The Perversity of the Perverse

It seems to me (while reading "Lolita") that this country has a fascination with kicking people when they are down. In no way would I say that what the narrator has done is justifiable, but at the same time we "pious" ones tend to vilify a bit too fast. Case in point: NBC has a new series on "Dateline" entitled "To Catch a Predator." This is a worthwhile program, and it does a great deal to protect children in the United States. The problem with the program is that since it is televised, and the directors and powers that be need to produce "good television," the entire show has turned into televised lynching. For example, they go to great lengths to depict the alleged predators as the most evil of evil beings. I am in no way supporting what these men have done, but there is a problem when we turn the entire endeavor into "entertainment." And that is what NBC has done.

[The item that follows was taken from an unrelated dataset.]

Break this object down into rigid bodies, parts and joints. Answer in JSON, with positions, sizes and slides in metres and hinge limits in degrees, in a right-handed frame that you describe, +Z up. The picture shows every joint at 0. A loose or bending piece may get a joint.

The viewer WANTS to see the people get caught, and they want to see it in all its "gotcha" sort of distorted perversity. How does this tie to "Lolita?" Very simple. We want the narrator, Humbert Humbert, to get caught, to suffer, to pay for the damages he has caused. Our inclination to such sentiments stems perhaps from the deep ingrained idea that we would never--on any account--do something similar. But the truth is deeper than appears. We enjoy vilifying others and watching them be choked and be humiliated and shamed. Their perversity gives way to a more complex one--our own unwillingness to recognize and forgive human fault and folly.